Conifers punctuate the landscape leading the eye through the garden, and create a good foil for the magnolia blossom. Here Magnolia salicifolia and M. stellata are in full flower with Lysichiton americanus and L. camtschatcensis by a stream.
Conifers punctuate the landscape leading the eye through the garden, and create a good foil for the magnolia blossom. Here Magnolia salicifolia and M. stellata are in full flower with Lysichiton americanus and L. camtschatcensis by a stream.

The concept

Yew hedging frames these borders, and the different areas of the garden are linked via intimate paths. Where the paths intersect, small circles of yew have been planted and are draped with wisteria, displays that Arabella describes as “little theatres”. The paths eventually lead to the kitchen garden, working areas, and a Chatsworth-inspired wavy corridor of beech hedging. Arabella has carefully managed the design to take full advantage of an existing lake and a brook, Artle Beck, that runs through the garden and creates a magical atmosphere.

A multi-stemmed Amelanchier x lamarckii creates shade alongside the brook Artle Beck. Its delicate white blossom is much finer in flower than the cherry, and it thrives in the wet acid soils at Gresgarth. It also has very good autumn colour.
A multi-stemmed Amelanchier x lamarckii creates shade alongside the brook Artle Beck.

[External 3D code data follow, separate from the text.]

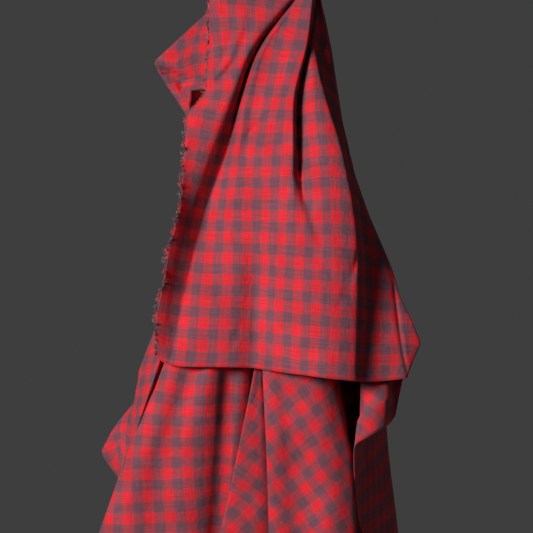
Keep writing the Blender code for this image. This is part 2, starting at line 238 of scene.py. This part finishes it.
# How the cloth is laid flat. Places are counted in folds, and the weights are of the least squares
laySizes = {
    "layings": 8,
    "rows": 33,
    "finePlaces": (42.8, 47.2),
    "hiddenPlaces": ((19.6, 24.4), (29.4, 30.6), (33.4, 35.8), (42.6, 43.4), (46.1, 52)),
    "hiddenWeight": 0.3,
    "downWeight": 0.8,
    "flapWeight": 2.0,
    "cutEdgeWeight": 3.5,
    "hemWeight": 2.0,
    "freeEdgeWeight": 3.0,
    "joinedWeight": 9.0,    # holds the two halves of the cut edge together at the top
    "squareWeight": 2.5,
}

yarnSizes = {
    "spacing": 0.27,
    "radius": 0.24,
    "shortest": 2.2,
    "longest": 4.2,
    "steps": 5,
    "tuftWidth": (0.9, 3.2),
    "looseLength": (6, 26),
    "looseSteps": 7,
}

# The check, in metres
checkSizes = {
    "repeat": 0.020,
    "charcoalU": 0.0027,    # the middle of a charcoal stripe
    "charcoalV": 0.0165,
    "softEdge": 0.05,       # of a repeat
    "threadPitch": 0.00042,
    "wander": (0.0028, 18, 60),             # how far a stripe's edge strays, scale across and along it
    "warpStreak": (1300, 40, 0.80, 1.15),   # scale along u and v, darkest, palest
    "weftStreak": (34, 1300, 0.72, 1.20),
    "clouds": (22, 0.90, 1.07),             # scale, darkest, palest
    "charcoalShows": 0.14,
    "crinkle": (260, 210),
    "threadBump": (0.5, 0.00018),           # strength, distance
    "crinkleBump": (0.5, 0.0012),
}

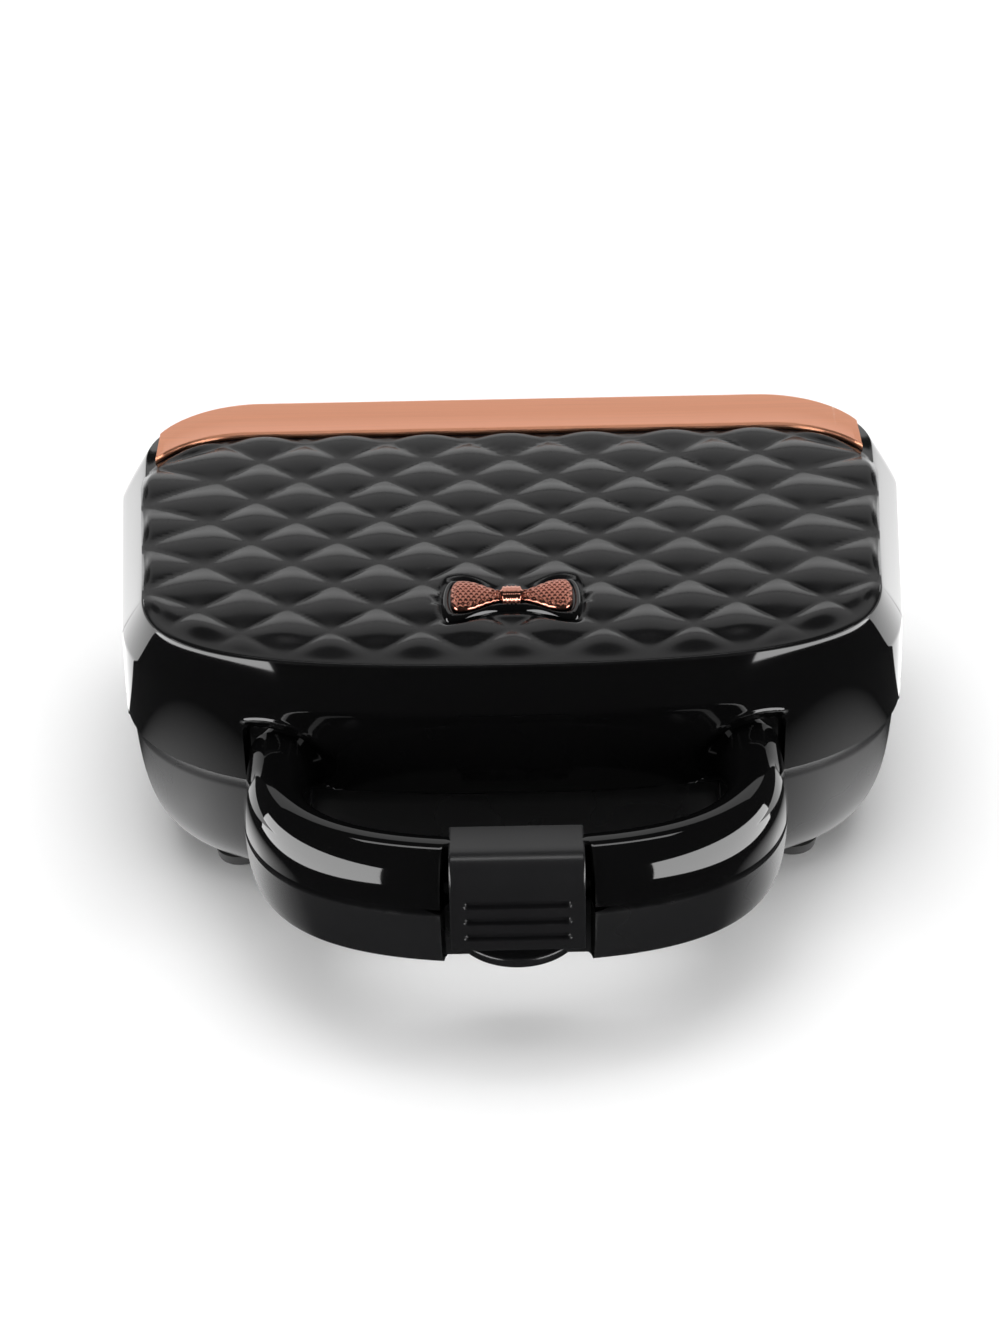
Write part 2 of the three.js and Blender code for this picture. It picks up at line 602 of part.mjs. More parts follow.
// Room in the upper grip for the latch, with the core left as a bridge, and the pin's bore.
function latchNotch() {
  const frontY = GRIP_FRONT_Y - OVER;
  const rearY = BAR_Y + HANDLE_THICK;
  const top = block(-NOTCH_HALF, NOTCH_HALF, frontY, rearY, PARTING_Z + BRIDGE_UP, FAR);
  const front = block(-NOTCH_HALF, NOTCH_HALF, frontY, BAR_Y - BRIDGE_FRONT, 0, FAR);
  const bore = rodX(LATCH_PIN_R + FIT, -NOTCH_HALF - PIN_BURIED - FIT,
    NOTCH_HALF + PIN_BURIED + FIT, PIVOT_Y, PIVOT_Z, SCREW_SIDES);
  return [top, front, bore];
}

function trimBand() {
  const low = LID_TOP_Z + FIT;
  const high = LID_TOP_Z + BAND_RISE;
  const outer = prism(caseOutline(TOP_PLAN, BAND_EDGE), low, high);
  const window = block(-BAND_HALF, BAND_HALF, 0, FAR, 0, FAR);
  return cut(outer.intersect(window), prism(panelOutline(-FIT), low - OVER, high + OVER));
}

function bowOutline(border) {
  const halfW = BOW_WIDTH / 2 + border;
  const halfD = BOW_DEPTH / 2 + border;
  const waist = BOW_WAIST / 2 + border;
  const quarter = new THREE.CubicBezierCurve(
    vec2(0, waist), vec2(halfW * BOW_FLARE.lead, waist),
    vec2(halfW * BOW_FLARE.pull, halfD), vec2(halfW * BOW_FLARE.end, halfD),
  ).getPoints(BOW_FLARE_STEPS);
  const end = new THREE.QuadraticBezierCurve(
    vec2(halfW * BOW_FLARE.end, halfD), vec2(halfW, halfD), vec2(halfW, 0),
  ).getPoints(BOW_END_STEPS).slice(1);
  const upper = [...quarter, ...end];
  const right = [...upper, ...upper.slice(0, -1).reverse().map((p) => vec2(p.x, -p.y))];
  const left = right.slice(1, -1).reverse().map((p) => vec2(-p.x, p.y));
  return [...right, ...left].map((p) => vec2(p.x, p.y + BOW_Y));
}

const BEZEL_LOW = LID_TOP_Z + QUILT_RISE + FIT;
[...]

Its delicate white blossom is much finer in flower than the cherry, and it thrives in the wet acid soils at Gresgarth. It also has very good autumn colour.

The garden and lake

The lake was much smaller when she arrived at Gresgarth. “I wanted to create the feeling the river was flooding this area, even though it is actually much lower, so we enlarged it by three to four times the original size,” says Arabella. The still water reaches the house terrace and is a picture of reflections, of the white blossom of a Prunus ‘Shirotae’ that spreads above the water and a weeping katsura tree. The Artle Beck, by contrast, is noisy and playful and the sound reverberates through the garden. Yew buttresses are lined out equidistantly on both banks and gently firm the garden around the brook.

In the spring the different shapes of trees and shrubs stand out, and here they are caught beautifully in the reflection of the lake. The weeping katsura is particularly striking with its coat of new yellow-green foliage, which is as pretty as any flower, and nearby Prunus ‘Shirotae’ is full of white blossom.
In the spring the different shapes of trees and shrubs stand out, and here they are caught beautifully in the reflection of the lake. The weeping katsura is particularly striking with its coat of new yellow-green foliage, which is as pretty as any flower, and nearby Prunus ‘Shirotae’ is full of white blossom.

The planting

The garden continued to grow quite organically, but carefully. Arabella went on to develop a more formal open lawn area that features a very old Robinia pseudoacacia with wonderful fissured bark that acts as a host for different types of epiphytes. This area has a different atmosphere from the more complex plantings nearby and is enclosed by more yew hedging that forms a semi-circular boundary. On the slopes of the valley ascending from the Artle Beck, the garden becomes much more natural, and it is here that Arabella has created a world-class arboretum of rare and special plants, including a thriving collection of 200 magnolias. Drifts of Daphne bholua (grown from seed at Gresgarth), swathes of cherries, and rhododendrons all flourish under her watchful eye. The arboretum is also home to Gresgarth’s National Collection of plants from the Styracaceae family.

Near the house the garden is tailored more formally. Hedges are sharp, shrubs tightly clipped and roses trained over loops. On the terrace, Prunus cerasifera ‘Nigra’, sheared into a tight umbrella shape, is an excellent counterpoint to the conifers.
Near the house the garden is tailored more formally. Hedges are sharp, shrubs tightly clipped and roses trained over loops. On the terrace, Prunus cerasifera ‘Nigra’, sheared into a tight umbrella shape, is an excellent counterpoint to the conifers.

The result

As you draw closer to the countryside beyond the garden, the curved lines of the hedging and the plantings continue to feel more naturalistic and less formal. On the western edge is The Wild Garden, with big borders of trees and shrubs that help to shelter the garden from damaging wind and create a link to the countryside. Despite the extensive work that has gone into creating the garden at Gresgarth, it sits so comfortably with the house and the surrounding landscape that it feels as though it should have always been that way – as if they have grown up together. Arabella has created a truly magnificent garden, and one could quite happily wander for many hours enraptured and captivated by the enchanting atmosphere.

Cradled by the valley, the house is wedded to the garden by the lake. When Arabella arrived at Gresgarth the lake was nothing more than “a little comma shape”, but now it reaches the house terrace and forms a lovely focal point to the garden.
Cradled by the valley, the house is wedded to the garden by the lake. When Arabella arrived at Gresgarth the lake was nothing more than “a little comma shape”, but now it reaches the house terrace and forms a lovely focal point to the garden.